Image Above. 'Cicada'
Panasonic, DC-G9, f/6.3, 1/400sec, 400mm, ISO-400
I love the green patterns this image gives, and how the cicada green matches the surroundings. Again I took this with a long lens as these animals tend to jump away if you get too close. I did not have to do much post-processing - I did a slight curves adjustment, increased vibrancy and sharpened the image. I know if there is little post-processing required you have nailed the other key elements like lighting, exposure, ISO, aperture and shutter speed.
Image Below 'Flower'
Canon EOS R, f/6.3, 1/6sec, 100mm, ISO-400
This image is composed of 31 images that have been stacked and blended together in software. It is the best way to give the image a high level of depth of field. This sort of image can only be produced by external software and not in-camera processing.

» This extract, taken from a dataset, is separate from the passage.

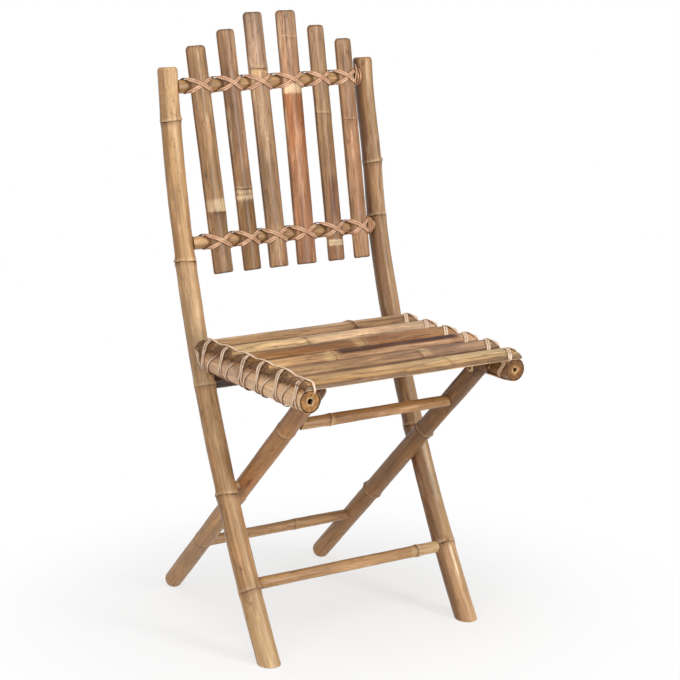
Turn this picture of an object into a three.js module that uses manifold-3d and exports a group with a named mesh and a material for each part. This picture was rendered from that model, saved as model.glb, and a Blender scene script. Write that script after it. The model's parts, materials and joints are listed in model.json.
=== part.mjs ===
// Folding side chair made of bamboo poles and split bamboo slats, lashed with rattan cane.
// Millimetres, +Z up, the chair faces -Y. The origin lies on the floor under the middle of the chair.
import * as THREE from 'three';
import { mergeVertices } from 'three/addons/utils/BufferGeometryUtils.js';
import Module from 'manifold-3d';

const wasm = await Module();
wasm.setup();

// Clearances
const fitGap = 0.3;
const cutOverrun = 4;

// Rear legs: straight, from the rear feet to the front of the seat
const legHalfSpread = 152;
const legRadius = 15.3;
const legPastSeatPin = 2.5;
const legFootFlat = 1.6;

// Posts: outboard of the legs, each one is a front foot, and leans and bows back to the top of the back
const postHeight = 917;
const postLean = 322.8;
const postBow = 61.2;
const postFootRadius = 18.3;
const postTopRadius = 16.2;
const postLegGap = 5.6;
const postSpreadTaper = 4.2;
const postHalfSpreadFoot = legHalfSpread + legRadius + postLegGap + postFootRadius;
const postHalfSpreadTop = postHalfSpreadFoot - postSpreadTaper;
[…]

Andy`s Photography Tips: Post Processing
One of the four facets of photography I have suggested in the 8 April blog was post-processing. Here are some tips to consider;
- Do not over process - be subtle with your actions.
- Do online courses - tonnes on YouTube!
- There is a range of post-processing software out there. Adobe Photoshop is the most powerful to date, however, photoshop elements are far cheaper, and there are others like Affinity Photo, etc to consider.
- Consider how you want your final image to look like before you post-process.
- JPEGS are limited in what you can do in post-processing as they are a compress digital file already processed usually in camera.
- RAW is best for post-processing. All RAW files require some processing
- Remember processing is a necessary part of photography. Like you used to take your film to the photography shop to get developed - these were post-processed. Just now you have far more control over the process.